With the amount of space on its lease, the bakery hasn’t yet hit production capacity, Hermen said.
“When I show guests around here, I say, ‘Remember, this is the before scene.’ I’m only using two of the ovens now,” he said. “Really soon, we’ll hit the lakeshore and head out to Zeeland and Holland. People could use good bread out there.”
Hermen said the bakery’s niche is making fresh, inexpensive bread that’s never frozen or pumped with preservatives.
“We’re not a huge commercial bakery pumping out cheap bread 24/7. Nor are we our neighbors at the (Downtown) Market, hand-shaping artisanal bread for $10 a loaf,” he said. “Our clients are restaurants who can use 100, 200, 300 rolls or buns at a shot. We’ve just started doing some good hamburger buns.
“It’s better than GFS, and it’s not frozen bread through a distribution channel, which adds overhead.”
Hermen’s employees tend to be neighborhood residents who walk to work.

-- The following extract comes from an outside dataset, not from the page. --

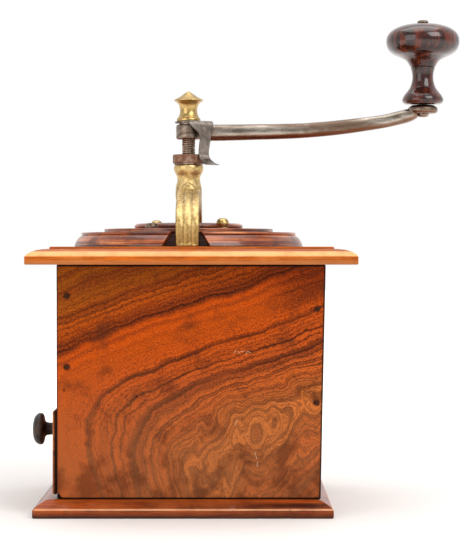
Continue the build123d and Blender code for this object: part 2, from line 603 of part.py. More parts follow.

“Basically, those folks do it all. They have different stations. From 6 a.m. to noon, we are mixing, forming and putting the bread in the proof box,” which is where the bread rises, he said. “We bake from 10 a.m. to 2 p.m., then they start packing what has been baked and cooled.

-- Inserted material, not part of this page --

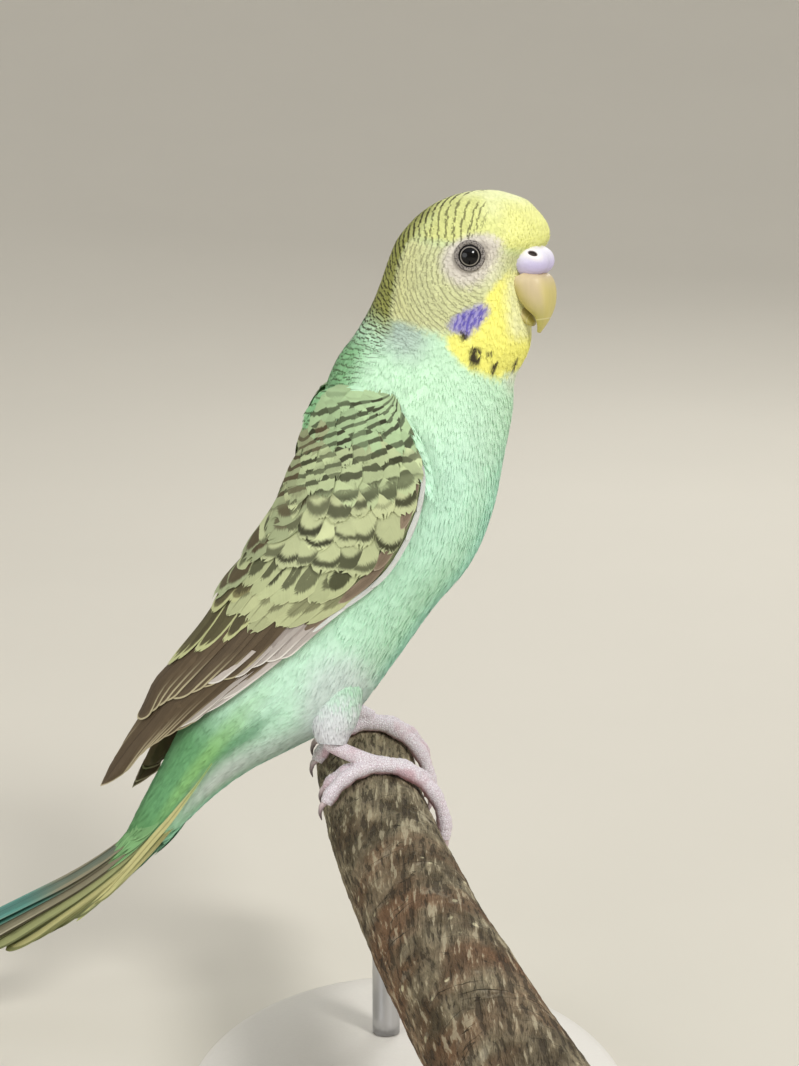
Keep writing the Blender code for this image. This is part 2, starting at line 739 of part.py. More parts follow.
def tail_blade(index, side, group):
    """One tail feather as a thin flat blade with a rounded tip."""
    length, half, sideways, drop, end_pitch, roll = TAIL_FEATHERS[index]
    roll = math.radians(roll)
    shares = (0.0, 0.22, 0.45, 0.72, 0.92, 1.0)
    widths = (0.45, 0.9, 1.0, 1.0, 0.62, 0.15)
    shape = bmesh.new()
    bmesh.ops.create_grid(shape, x_segments=len(shares) - 1, y_segments=2, size=1.0)
    rows = sorted({round(v.co.x, 4) for v in shape.verts})
    for vert in shape.verts:
        row = rows.index(round(vert.co.x, 4))
        centre, up = tail_line(length * shares[row], end_pitch)
        out = np.array([0.0, -1.0, 0.0]) * side
        across = out * math.cos(roll) - up * math.sin(roll)
        centre = centre + out * sideways - up * drop
        place = centre + across * vert.co.y * half * widths[row]
        place = place - up * abs(vert.co.y) * TAIL_CUP * half
        vert.co = stand_place(place)
    bmesh.ops.triangulate(shape, faces=shape.faces)
    bmesh.ops.solidify(shape, geom=shape.faces[:] + shape.edges[:] + shape.verts[:],
                       thickness=VANE_THICKNESS * MM)
    bmesh.ops.recalc_face_normals(shape, faces=shape.faces)
    mesh = bpy.data.meshes.new("tail_feather")
    shape.to_mesh(mesh)
    shape.free()
    blade = bpy.data.objects.new("tail_feather", mesh)
    group.objects.link(blade)
    return blade


def build_tail(group, cutters):
    tail = body_solid("tail", TAIL_SPAN, group)
    blades = [
        tail_blade(index, side, group)
        for index in range(len(TAIL_FEATHERS))
        for side in (1, -1)
    ]
    applied_boolean(tail, "UNION", blades, cutters)
    shaded(tail, finish_material("tail"))


def leg_knots(along, ankle):
    """Middle line of the thigh and shank, from inside the flank to the toes' root."""
    foot = round_perch(along, 90.0, PERCH_RADIUS)
    out = math.copysign(1.0, along)
    return (
        (-7.0, out * 9.0, 18.0),
        (-8.0, out * 9.6, 13.0),
        (-9.2, out * 10.2, 8.2 + 1.2 * ankle),
        (-9.4, out * 10.8, 5.4 + 1.8 * ankle),
        (foot[0] - 3.4, along, foot[2] + 3.1 + ankle),
        (foot[0] + 0.6, along, foot[2] + 1.75 + 0.5 * ankle),
    )


def build_legs(group, cutters):
    rows = 8
    radii = [float(between(np.array(THIGH_RADII), t)) for t in np.linspace(0, 3, rows)]
    for name, (along, ankle) in FEET.items():
        line = smooth_path(leg_knots(along, ankle)[:4], rows)
        thigh = tube("leg_" + name, line, radii, group, sides=4)
        room = body_solid("flank_room", (3.0, 9.0), group, grow=GAP + 0.15)
        applied_boolean(thigh, "DIFFERENCE", [room], cutters)
        shaded(thigh, finish_material("plumage"))


def toe_path(along, wrap_from, wrap_to, slide, distance):
    """A toe's middle line, from the top of the branch round its side."""
    shares = np.linspace(0.0, 1.0, len(TOE_RADII))[1:]
    return [round_perch(along, 90.0, distance)] + [
        round_perch(along + slide * share, wrap_from + (wrap_to - wrap_from) * share, distance)
        for share in shares
    ]


def build_feet(group, cutters):
    rows = 5
    for name, (along, ankle) in FEET.items():
        knots = np.array(leg_knots(along, ankle))
        start = knots[3] * (1.0 - SHANK_START) + knots[4] * SHANK_START
        shank = smooth_path([start, knots[4], knots[5]], rows)
        foot = tube("foot_" + name, shank, [SHANK_RADIUS] * rows, group, sides=3)
        pieces = []
        distance = PERCH_RADIUS + GAP + TOE_RADIUS
        for wrap_from, wrap_to, slide, claw_turn in TOES.values():
            path = toe_path(along, wrap_from, wrap_to, slide, distance)
            pieces.append(tube("toe", path, TOE_RADII, group, sides=2))
            claw_from = wrap_to + math.copysign(CLAW_OVERLAP, claw_turn)
            claw = [
                round_perch(along + slide, claw_from - claw_turn * share, distance + lift)
                for share, lift in CLAW_ARCH
            ]
            pieces.append(tube("claw", claw, CLAW_RADII, group, sides=2))
        applied_boolean(foot, "UNION", pieces, cutters, solver="MANIFOLD")
        shaded(foot, finish_material("leg_skin", 0.55))


def build_perch(group):
    stations = np.linspace(PERCH_FAR_END, PERCH_NEAR_END, PERCH_STATIONS)
    line = [perch_axis(y) for y in stations]
    perch = tube("perch", line, [PERCH_RADIUS] * PERCH_STATIONS, group, sides=5)
    shaded(perch, finish_material("bark", 0.9))


def build_stand(group):
    bpy.ops.mesh.primitive_cylinder_add(vertices=48, radius=1.0, depth=1.0)
    base = bpy.context.object
    base.name = "stand_base"
    for owner in list(base.users_collection):
        owner.objects.unlink(base)
    group.objects.link(base)
    for vert in base.data.vertices:
        vert.co.x *= BASE_HALF_SIZE[0] * MM
        vert.co.y *= BASE_HALF_SIZE[1] * MM
        vert.co.z = (vert.co.z + 0.5) * BASE_THICKNESS * MM
    edge = base.modifiers.new("rounded_rim", "BEVEL")
    edge.width = BASE_EDGE * MM
    edge.segments = 2
    edge.limit_method = "ANGLE"
    edge.angle_limit = math.radians(50)
    shaded(base, finish_material("stand", 0.5))
    for number, along in enumerate(ROD_PLACES, 1):
        foot = perch_axis(along)
        bottom = BASE_THICKNESS - PERCH_TOP_HEIGHT + GAP
        top = -2 * PERCH_RADIUS - GAP
        ends = [(foot[0], along, bottom), (foot[0], along, top)]
        rod = tube(f"stand_rod_{number}", ends, [ROD_RADIUS] * 2, group, sides=4)
        shaded(rod, finish_material("steel", 0.3, 1.0))


def main():
    clear_scene()
    bird = new_collection("budgerigar")
    cutters = new_collection("cutters")
    cutters.hide_render = True
    build_stand(bird)
    build_perch(bird)
    for name, span in (("rump", RUMP_SPAN), ("torso", TORSO_SPAN), ("neck", NECK_SPAN)):
        shaded(body_solid(name, span, bird), finish_material("plumage"))
    build_head(bird, cutters)
    build_eyes(bird)
    build_bill(bird, cutters)
    build_wings(bird, cutters)
    build_tail(bird, cutters)
    build_legs(bird, cutters)
    build_feet(bird, cutters)


main()
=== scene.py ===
"""A life-size budgerigar on a cut branch and a plain display stand: its skin, feathers, horn,
scaly feet and bark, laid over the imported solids. Places are worked out in millimetres in the
bird's own frame, whose origin is the top of the branch between the feet."""
import math

import bmesh
import bpy
import numpy as np
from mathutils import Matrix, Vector, noise
from mathutils.bvhtree import BVHTree
from mathutils.kdtree import KDTree


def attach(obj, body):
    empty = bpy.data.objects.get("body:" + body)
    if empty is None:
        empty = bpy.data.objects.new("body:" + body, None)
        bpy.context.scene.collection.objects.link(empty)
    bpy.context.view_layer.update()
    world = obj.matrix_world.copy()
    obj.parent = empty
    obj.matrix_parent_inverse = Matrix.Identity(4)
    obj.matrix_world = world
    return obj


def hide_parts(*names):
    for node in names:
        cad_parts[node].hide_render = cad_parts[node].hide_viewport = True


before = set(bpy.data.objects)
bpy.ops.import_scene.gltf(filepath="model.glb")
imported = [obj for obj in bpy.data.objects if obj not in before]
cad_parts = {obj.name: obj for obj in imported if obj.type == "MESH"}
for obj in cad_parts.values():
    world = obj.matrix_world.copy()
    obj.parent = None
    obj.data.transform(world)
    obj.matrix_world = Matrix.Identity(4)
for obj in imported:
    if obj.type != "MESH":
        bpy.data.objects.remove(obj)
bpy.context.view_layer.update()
SEED = 7
chance = np.random.default_rng(SEED)

MM = 0.001
SIDES = {"right": 1, "left": -1}
PERCH_TOP_HEIGHT = 56.0
BASE_CENTRE = (5.0, -50.0)
BASE_HALF_SIZE = (40.0, 60.0)
BASE_THICKNESS = 8.0
# The base's outline: share of its half size, and share of its thickness
BASE_PROFILE = ((0.0, 0.5, 0.955, 0.985, 1.0, 1.0, 0.985, 0.5, 0.0),
                (1.0, 1.0, 1.0, 0.95, 0.80, 0.12, 0.0, 0.0, 0.0))
ROD_RADIUS = 2.6
ROD_PLACES = (-22.0, -88.0)
PERCH_RADIUS = 10.1
PERCH_FAR_END = 21.0
PERCH_NEAR_END = -153.0
PERCH_OFFSET = -1.6
PERCH_SLANT = -0.105
PERCH_BEND = 0.000383
PERCH_RISE_START = -12.0
PERCH_RISE = 0.004
BARK_SINK = 0.05
BARK_END_SINK = 0.30
HEAD_YAW = 25.0
HEAD_AXIS = (15.5, 0.0)
EYE_PLACE = (16.15, 115.0)
EYE_RADIUS = 3.1
EYE_DEPTH = 2.0
EYE_SOCKET = 2.75
LID_RADIUS = 2.42
LID_THICKNESS = 0.46
BODY_SQUARENESS = 2.12
FLOOR_RADIUS = 600.0
WALL_BEND = 3000.0
STAND_SHIFT = np.array([*BASE_CENTRE, -PERCH_TOP_HEIGHT])

CAMERA_AIM = (-1.58, 50.0, 100.49)
CAMERA_DISTANCE = 455.6
CAMERA_PITCH = 10.0
LENS_LENGTH = 80.0
SENSOR_HEIGHT = 36.0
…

“We’ve got equipment that bags (the bread), but they’re placing bread on the wrapper or boxing it. They also slice the sub buns and hamburger buns.”
Hermen paused the interview briefly a couple of times to take bread out of the oven and put it on the cooling racks, then to transfer the next batch from the proof box to the oven.
“The ovens beep, and you have to grab the bread,” he said.
Hermen isn’t always so tied to the timer and spends much of his time working on bookkeeping and marketing. But having his hands in the dough is his first love.
“Up until very recently, my baker would go home by noon, and I would finish baking. He actually just committed more hours to us. I would say I often do the last hour or two of baking,” Hermen said.
Starting a business has been a learning experience for him.
“I’m not ashamed to say it’s harder than I thought it was going to be to bake bread. With Baker Perkins, I sold cookie machines. I’ve been in a lot of bakeries. It’s a whole lot easier to bake cookies. That (bread) yeast does its own thing. Not just from batch to batch but within one batch, and it’s a continuous process from temperature to humidity,” he said.
“It’s a living organism, getting a really consistent product because of how we do it. The big (bakeries) have a line process where every piece of bread is the same. Ours is batches. Learning that was fun.”
The ultimate goal at GR Baking Co. is to keep the products and the service fresh and local, Hermen said.
“Grand Rapids is growing, so let’s give the city a better bread option,” he said. “I want to build a company that’s serving people inside and out. I want people who can’t wait to come to work and make bread for their community.”